Solifuges are commonly recognized as fast-moving, voracious hunters.  The following accounts and images, kindly provided by Joe Furman of Houston, Texas, clearly document an alternative feeding strategy: They do, at times, opportunistically assume the role of scavenger.


"In March of 1992, I went to Namibia in southwestern Africa with a group of four people from the Houston Zoo Reptile House to photograph and collect reptiles and Amphibians.  One night, while road collecting near the town of Khorixas, which is located just southwest of Etosha National Park, we noticed a very large male solifuge running around on the tar road in front of our lights.  The temperature was warm, in the 80's [degrees Fahrenheit].  The solifuge was carrying something, so we stopped to see what it was.  He was carrying a 12 inch long juvenile Namib Tiger snake  (Telescopus semianulatus) in his jaws.  This snake was obviously a road kill and very flat and dead.  It had likely been run over in the morning and sat in the sun all day by the look of its condition.  The solifuge ran around carrying the snake until it stopped half under a small plant, where we photographed it.  I kept a list of the animals we'd seen each day.  The entry for April 1, 1992 reads, 'Something huge was running on the road before us, no, not an elephant. It was the biggest Sun Spider I've ever seen!' " - Joe Furman.

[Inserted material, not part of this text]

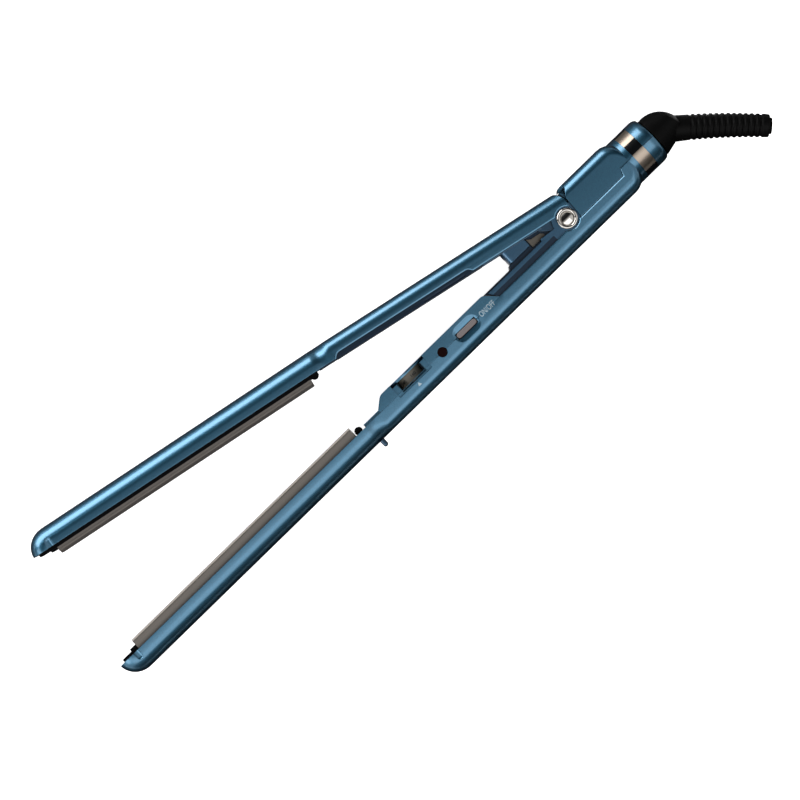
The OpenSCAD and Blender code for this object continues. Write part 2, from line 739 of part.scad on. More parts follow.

"On another visit to Namibia in 1996, while visiting the coastal town of Luderitz on road B4, I  witnessed a solifuge eating a freshly road-killed Barking Gecko (Ptenopus garrulus).  The gecko had recently been run over, and a black tenebrionid beetle was eating it.  A very small solifuge was also moving around the gecko and beetle.  I took some pictures and videotaped the scene.  While the beetle was eating the gecko's entrails, the solifuge moved from place to place around the gecko until it found a place where the gecko had not been torn open, then started sawing back and forth with its chelicerae into the gecko's skin.  It was a cool evening.  I'd say 60 degrees Fahrenheit. The tar road was warmer." - Joe Furman.